Alain Prost and Rene Arnoux's Renaults lead the field at Monza in 1981 © LAT
He shows us scratchy Polaroids of the hefty yellow-white-black machine, once raced by Alain Prost and Rene Arnoux but now looking ridiculous on skinny wheels and tyres straight from a Renault 4 that serve only to keep its belly off the ground.
Development of the all-new hybrid V6 turbo engines for 2014 is well under way here, only five metres from where we're standing. Sadly, our camera lenses aren't permitted to point in their direction.
During a pause in assembly of 'our' engine, Axel Plasse, head of design and simulation and an 18-year factory veteran, pulls us to one side for a brief tour of Viry's upstairs brains trust: the first floor where beautiful power-plant dreams are dreamed, even as their assembly continues beneath the boffins' feet.
Illuminating the intricacies of F1 engine design, Plasse explains how vital lubrication and oil scavenging are to efficiency and reliability. There are, he tells us, 10 pumps on an F1 V8, each dedicated to maintaining a thin film of clean lubricant between all the wildly revolving inner parts.
Speaking with passion, he notes: "The lubricant extracts heat and reduces contamination and wear.

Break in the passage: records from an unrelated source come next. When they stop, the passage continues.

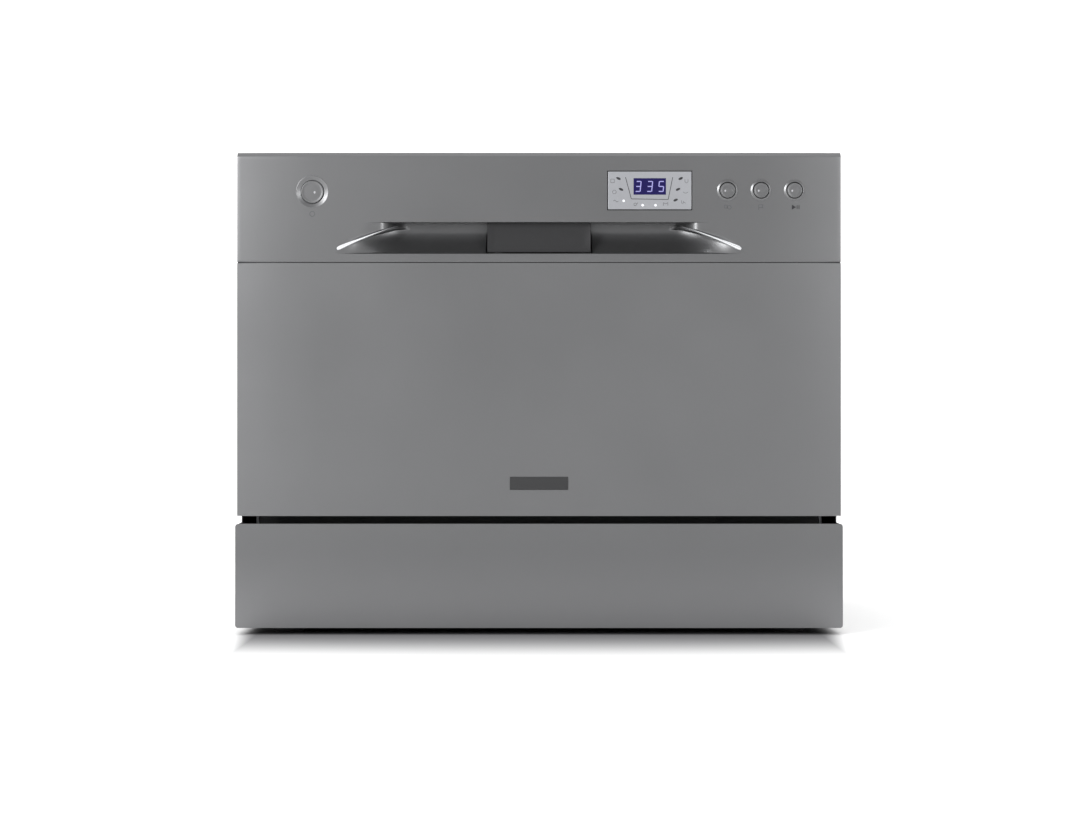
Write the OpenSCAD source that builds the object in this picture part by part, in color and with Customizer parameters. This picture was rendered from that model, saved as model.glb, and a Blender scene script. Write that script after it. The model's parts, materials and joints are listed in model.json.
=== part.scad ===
// Countertop dishwasher with a drop-down door and a roll-out rack.
// Origin: middle of the footprint, at the surface it stands on. The front faces -Y, +Z is up.

/* [Body] */
// Width over the cabinet
body_w = 550; // [530:1:600]
// Depth from the door trim to the ends of the rear fittings
body_d = 500; // [480:1:540]
// Height from the table to the cabinet top
body_h = 438; // [430:1:470]
// Thickness of the outer steel sheets
sheet_t = 0.8; // [0.6:0.1:1]
// Corner radius between the cabinet's sides and top
cabinet_r = 6; // [3:1:12]
// How far the rear fittings stand out of the rear panel
fitting_out = 10; // [6:1:12]
// Height of the plinth's lower edge above the table
plinth_low_z = 6.5; // [5:0.5:8]
// Corner radius of the plinth's front
plinth_r = 2.7; // [1.5:0.1:4]
// Radius of a foot
foot_r = 15; // [12:1:18]
// Distance from the cabinet's side to a foot's middle
foot_inset = 45; // [35:1:60]
// Height of the base tray's wall
tray_h = 62; // [50:1:66]
// Height of the base tray's rear wall
tray_back_h = 30; // [20:1:34]
// Wall of the base tray
tray_t = 3; // [2:0.5:4]

/* [Door] */
// Thickness of the door
door_t = 45; // [43:1:50]
// Height of the door's lower edge
door_low_z = 107.8; // [104:0.1:112]
// Gap between the door's lower edge and the plinth
plinth_gap = 7; // [6.6:0.1:10]
// How much narrower the door is than the cabinet, each side
door_side_gap = 1.5; // [1.3:0.1:2]
// How far the door's top lies under the cabinet's top
door_top_drop = 1; // [0.5:0.1:2]
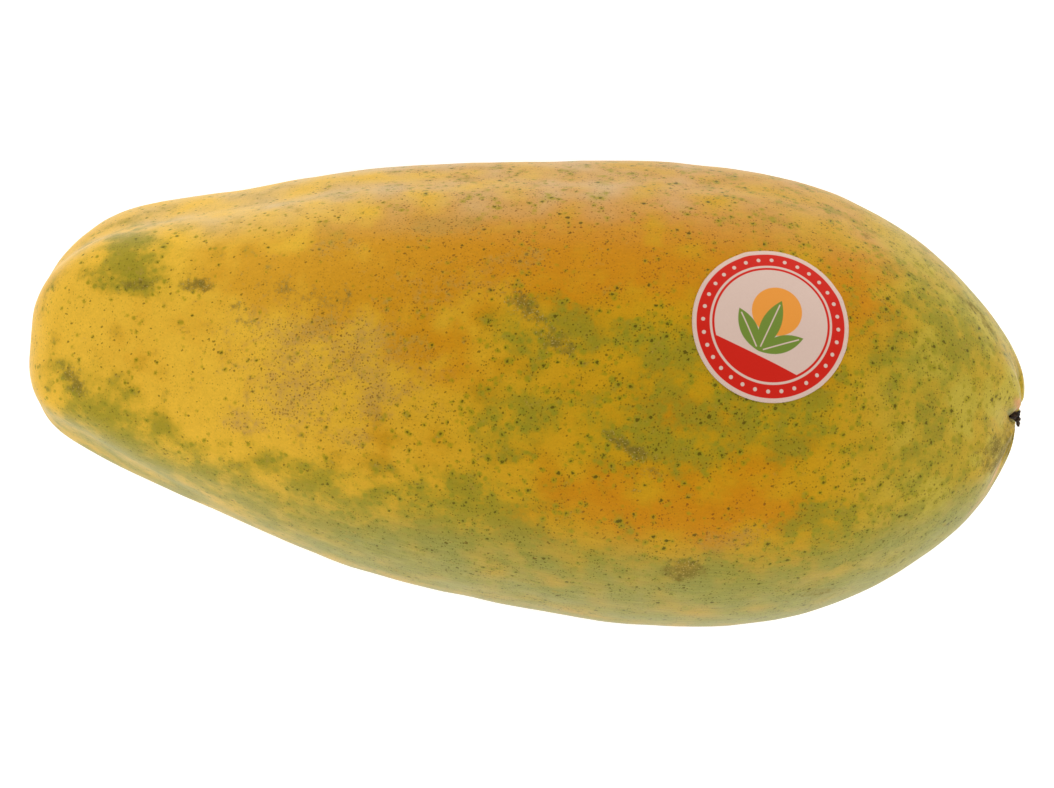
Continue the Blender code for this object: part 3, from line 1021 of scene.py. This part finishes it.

It is the life fluid of the engine."
He continues to enthuse over the simulation department, particularly its work predicting harmonic frequencies and resonance that will occur at particular engine speeds.
"Resonance can be damaging and if, for example, it causes a crack, our first reaction is not to make a part stronger by adding material and making it heavier.
"We must find the precise resonance at which the failure occurred then maybe make the part lighter. The lighter the part, the higher the frequency [ie engine speed] at which resonance occurs.
"It may be that by lightening the part, the resonance will become so high that it's taken out of the engine's rev range and becomes irrelevant."
Renault is powering Red Bull towards another constructors' title © LAT
Now that's engine tuning.
Back on the factory floor, work has relentlessly and methodically progressed in our absence. The cylinder head is in place and awaits the fitment of its aluminium engine cover.
A brief pause in assembly is caused by the need to heat said cover with a hairdryer, to make the metal expand by the micron or two necessary to allow it to slip on without scuffing.
Yep, even in this most high-tech environment of machined perfection and obsessive precision, a humble hairdryer has a vital role.
Next I'm handed a bespoke three-in-one water-pump-oil-pump-alternator assembly (weighing less than 1kg), to attach to the cylinder block. It's an exquisite object, form dictated solely by function, whose innards rotate with an absence of slack and a frictionless ease.
Attaching it should be a simple process of holding the part in place, then tightening four hex bolts. But I stumble by selecting a 3mm FACOM T-head hex key, instead of the correct 5mm version.
My Viry chaperones enjoy my bafflement as I turn the tool without effect, before ending my misery by handing me the 5mm key. I then succeed in rounding two of the bolt heads simply by not pushing the Allen key firmly enough into the bolt before tightening. Olivier, Florian and Francois look on in disbelief - or maybe despair.
Replacement bolts are found and expert hands swiftly remove evidence of my visitation on this beautiful, finally complete, mechanical object.
It's strange to see it becalmed and plinth-mounted without a carbon monocoque bolted to it, or rear suspension hanging off the back. Yet deep within its metallic guts lies the soul of a motor that once howled at 19,000rpm, lifted hairs on necks and helped one F Alonso to a second world title.